Stated goal:
In the entries that follow, the first line to write out is the one containing "make_backplate()", and the last is the one containing "obj.data.transform(obj.matrix_world)". Reproduce that stretch exactly, with nothing before or after it.

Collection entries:
• • •

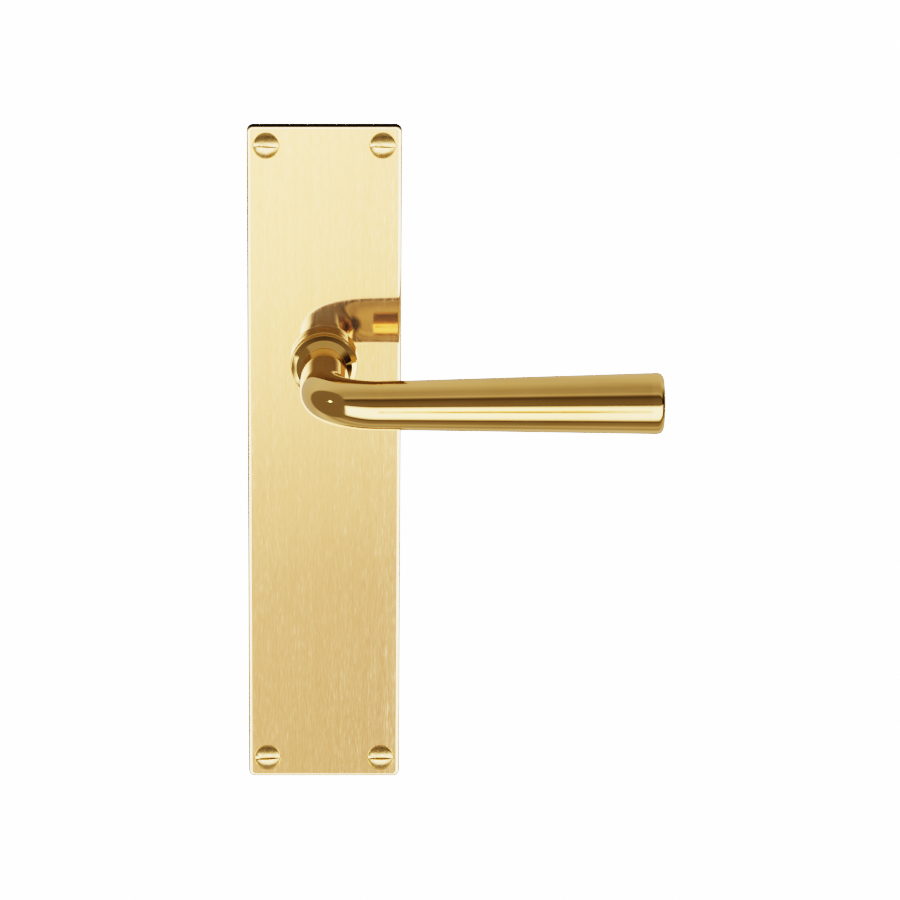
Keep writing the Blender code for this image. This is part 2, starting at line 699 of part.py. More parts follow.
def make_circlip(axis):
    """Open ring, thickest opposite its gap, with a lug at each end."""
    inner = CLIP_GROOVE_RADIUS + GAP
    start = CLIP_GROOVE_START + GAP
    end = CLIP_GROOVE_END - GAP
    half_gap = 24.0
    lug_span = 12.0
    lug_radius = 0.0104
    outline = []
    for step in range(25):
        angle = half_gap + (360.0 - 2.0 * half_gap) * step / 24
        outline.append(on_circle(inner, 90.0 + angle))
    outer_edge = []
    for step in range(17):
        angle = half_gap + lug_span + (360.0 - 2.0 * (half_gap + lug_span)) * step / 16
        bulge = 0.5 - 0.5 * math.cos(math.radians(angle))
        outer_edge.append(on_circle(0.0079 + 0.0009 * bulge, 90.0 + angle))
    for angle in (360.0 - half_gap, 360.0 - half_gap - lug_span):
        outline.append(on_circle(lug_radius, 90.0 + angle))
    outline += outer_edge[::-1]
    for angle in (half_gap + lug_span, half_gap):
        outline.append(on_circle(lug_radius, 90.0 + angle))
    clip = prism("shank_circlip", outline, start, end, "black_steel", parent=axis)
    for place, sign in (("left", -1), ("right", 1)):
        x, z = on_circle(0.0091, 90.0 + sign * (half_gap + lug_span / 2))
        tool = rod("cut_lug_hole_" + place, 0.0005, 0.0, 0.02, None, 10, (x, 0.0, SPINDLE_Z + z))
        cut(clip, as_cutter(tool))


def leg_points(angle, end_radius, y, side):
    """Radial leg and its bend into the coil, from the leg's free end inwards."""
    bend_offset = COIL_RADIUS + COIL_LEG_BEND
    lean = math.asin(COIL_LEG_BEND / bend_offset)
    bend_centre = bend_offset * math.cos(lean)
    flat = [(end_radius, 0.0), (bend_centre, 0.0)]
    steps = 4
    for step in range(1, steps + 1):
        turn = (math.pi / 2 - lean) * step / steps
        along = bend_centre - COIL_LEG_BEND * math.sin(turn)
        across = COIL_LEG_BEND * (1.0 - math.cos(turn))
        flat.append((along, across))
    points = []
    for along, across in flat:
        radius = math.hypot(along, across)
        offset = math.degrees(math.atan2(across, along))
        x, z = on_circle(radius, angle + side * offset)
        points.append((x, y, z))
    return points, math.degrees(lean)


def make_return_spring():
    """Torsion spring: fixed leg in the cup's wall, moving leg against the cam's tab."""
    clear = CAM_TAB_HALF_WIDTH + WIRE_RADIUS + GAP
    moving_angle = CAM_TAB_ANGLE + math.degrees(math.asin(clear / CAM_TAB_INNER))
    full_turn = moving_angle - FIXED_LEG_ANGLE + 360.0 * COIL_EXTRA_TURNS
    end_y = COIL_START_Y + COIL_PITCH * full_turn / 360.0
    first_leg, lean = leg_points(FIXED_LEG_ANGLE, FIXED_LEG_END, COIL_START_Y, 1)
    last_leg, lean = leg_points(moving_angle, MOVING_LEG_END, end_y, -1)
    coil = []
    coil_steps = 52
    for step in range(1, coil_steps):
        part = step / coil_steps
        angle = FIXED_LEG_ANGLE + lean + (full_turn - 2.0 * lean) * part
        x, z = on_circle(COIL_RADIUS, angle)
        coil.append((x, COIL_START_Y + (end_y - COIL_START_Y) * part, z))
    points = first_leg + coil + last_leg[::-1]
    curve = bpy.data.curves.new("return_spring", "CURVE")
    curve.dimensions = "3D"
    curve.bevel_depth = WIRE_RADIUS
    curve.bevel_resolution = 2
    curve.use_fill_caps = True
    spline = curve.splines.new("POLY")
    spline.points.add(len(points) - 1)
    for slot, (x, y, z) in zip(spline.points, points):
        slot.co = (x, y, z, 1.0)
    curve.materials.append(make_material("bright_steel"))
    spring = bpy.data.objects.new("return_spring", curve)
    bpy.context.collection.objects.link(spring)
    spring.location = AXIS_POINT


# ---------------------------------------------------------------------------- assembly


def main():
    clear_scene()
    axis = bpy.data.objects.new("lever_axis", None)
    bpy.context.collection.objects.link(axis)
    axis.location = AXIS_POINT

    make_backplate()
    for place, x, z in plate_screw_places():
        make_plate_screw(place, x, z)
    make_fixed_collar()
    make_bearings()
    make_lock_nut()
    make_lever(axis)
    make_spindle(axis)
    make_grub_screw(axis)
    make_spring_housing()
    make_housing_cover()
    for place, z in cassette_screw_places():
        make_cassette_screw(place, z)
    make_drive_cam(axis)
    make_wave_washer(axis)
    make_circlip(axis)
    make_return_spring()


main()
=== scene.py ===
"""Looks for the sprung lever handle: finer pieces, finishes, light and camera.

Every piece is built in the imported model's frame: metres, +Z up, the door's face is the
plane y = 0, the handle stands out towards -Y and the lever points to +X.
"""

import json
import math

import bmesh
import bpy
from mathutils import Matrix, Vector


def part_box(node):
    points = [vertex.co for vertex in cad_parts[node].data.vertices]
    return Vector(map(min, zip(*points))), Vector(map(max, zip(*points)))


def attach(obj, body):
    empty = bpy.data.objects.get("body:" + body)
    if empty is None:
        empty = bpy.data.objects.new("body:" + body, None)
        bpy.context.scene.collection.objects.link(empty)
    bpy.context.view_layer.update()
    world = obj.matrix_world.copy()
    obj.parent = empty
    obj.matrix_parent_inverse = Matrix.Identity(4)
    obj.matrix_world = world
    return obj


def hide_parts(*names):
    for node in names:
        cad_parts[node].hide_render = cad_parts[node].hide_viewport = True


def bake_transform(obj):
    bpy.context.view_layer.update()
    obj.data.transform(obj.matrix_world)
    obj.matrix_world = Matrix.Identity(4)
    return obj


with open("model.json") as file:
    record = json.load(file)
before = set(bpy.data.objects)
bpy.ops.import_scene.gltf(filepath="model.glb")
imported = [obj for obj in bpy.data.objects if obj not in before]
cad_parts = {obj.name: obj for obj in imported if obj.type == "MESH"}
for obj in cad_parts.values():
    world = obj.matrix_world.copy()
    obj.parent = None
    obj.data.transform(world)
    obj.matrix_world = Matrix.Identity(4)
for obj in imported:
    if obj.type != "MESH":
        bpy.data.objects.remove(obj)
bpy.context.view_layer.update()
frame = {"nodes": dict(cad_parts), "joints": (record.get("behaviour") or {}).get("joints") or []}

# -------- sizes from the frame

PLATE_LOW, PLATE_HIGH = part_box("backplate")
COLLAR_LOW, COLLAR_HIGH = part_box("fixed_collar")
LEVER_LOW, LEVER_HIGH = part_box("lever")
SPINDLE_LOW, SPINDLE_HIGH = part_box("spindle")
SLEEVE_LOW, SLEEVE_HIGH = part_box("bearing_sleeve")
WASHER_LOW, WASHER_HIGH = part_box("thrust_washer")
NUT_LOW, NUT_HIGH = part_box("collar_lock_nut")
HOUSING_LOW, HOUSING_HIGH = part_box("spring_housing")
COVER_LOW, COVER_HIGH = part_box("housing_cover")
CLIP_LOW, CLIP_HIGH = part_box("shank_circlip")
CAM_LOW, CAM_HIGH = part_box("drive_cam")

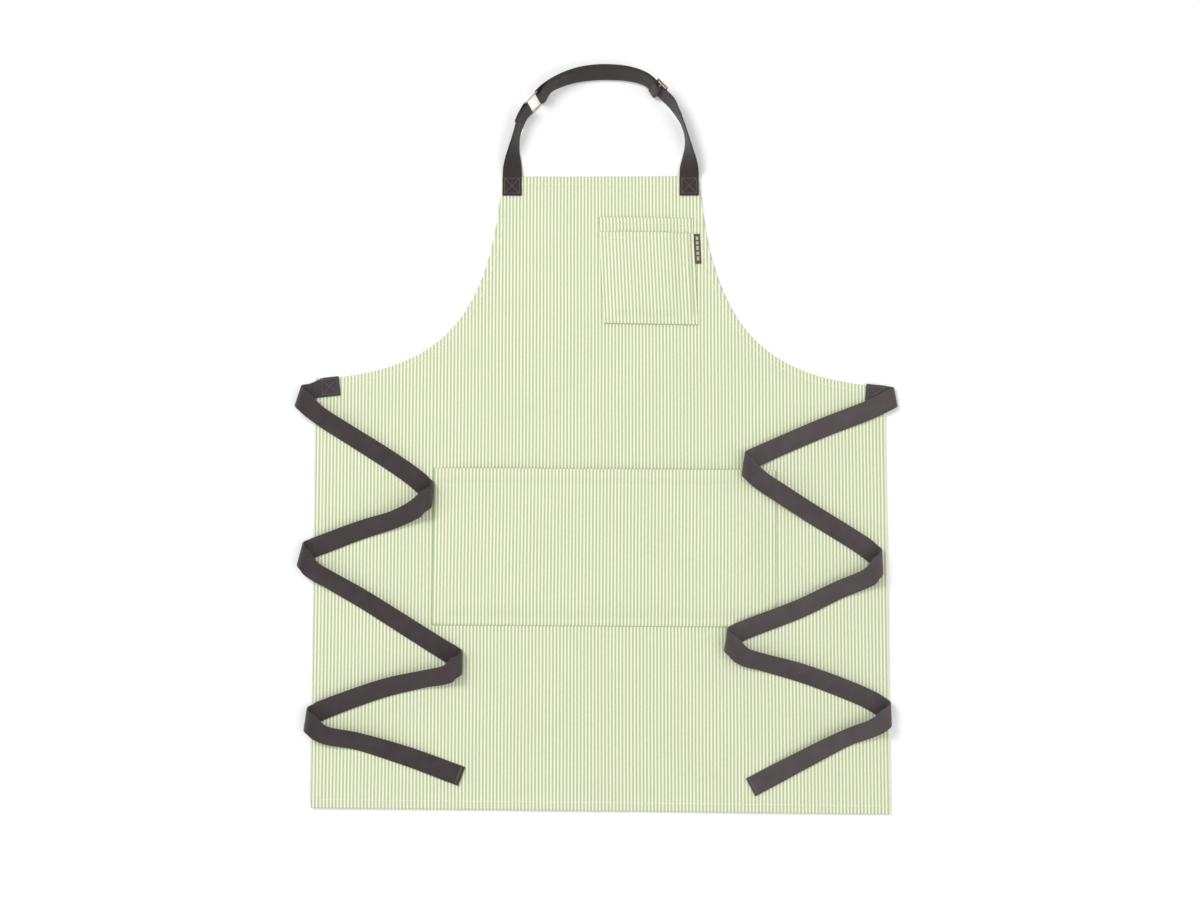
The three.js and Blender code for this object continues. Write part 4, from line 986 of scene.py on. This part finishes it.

• • •

The output:
    make_backplate()
    for place, x, z in plate_screw_places():
        make_plate_screw(place, x, z)
    make_fixed_collar()
    make_bearings()
    make_lock_nut()
    make_lever(axis)
    make_spindle(axis)
    make_grub_screw(axis)
    make_spring_housing()
    make_housing_cover()
    for place, z in cassette_screw_places():
        make_cassette_screw(place, z)
    make_drive_cam(axis)
    make_wave_washer(axis)
    make_circlip(axis)
    make_return_spring()


main()
=== scene.py ===
"""Looks for the sprung lever handle: finer pieces, finishes, light and camera.

Every piece is built in the imported model's frame: metres, +Z up, the door's face is the
plane y = 0, the handle stands out towards -Y and the lever points to +X.
"""

import json
import math

import bmesh
import bpy
from mathutils import Matrix, Vector


def part_box(node):
    points = [vertex.co for vertex in cad_parts[node].data.vertices]
    return Vector(map(min, zip(*points))), Vector(map(max, zip(*points)))


def attach(obj, body):
    empty = bpy.data.objects.get("body:" + body)
    if empty is None:
        empty = bpy.data.objects.new("body:" + body, None)
        bpy.context.scene.collection.objects.link(empty)
    bpy.context.view_layer.update()
    world = obj.matrix_world.copy()
    obj.parent = empty
    obj.matrix_parent_inverse = Matrix.Identity(4)
    obj.matrix_world = world
    return obj


def hide_parts(*names):
    for node in names:
        cad_parts[node].hide_render = cad_parts[node].hide_viewport = True


def bake_transform(obj):
    bpy.context.view_layer.update()
    obj.data.transform(obj.matrix_world)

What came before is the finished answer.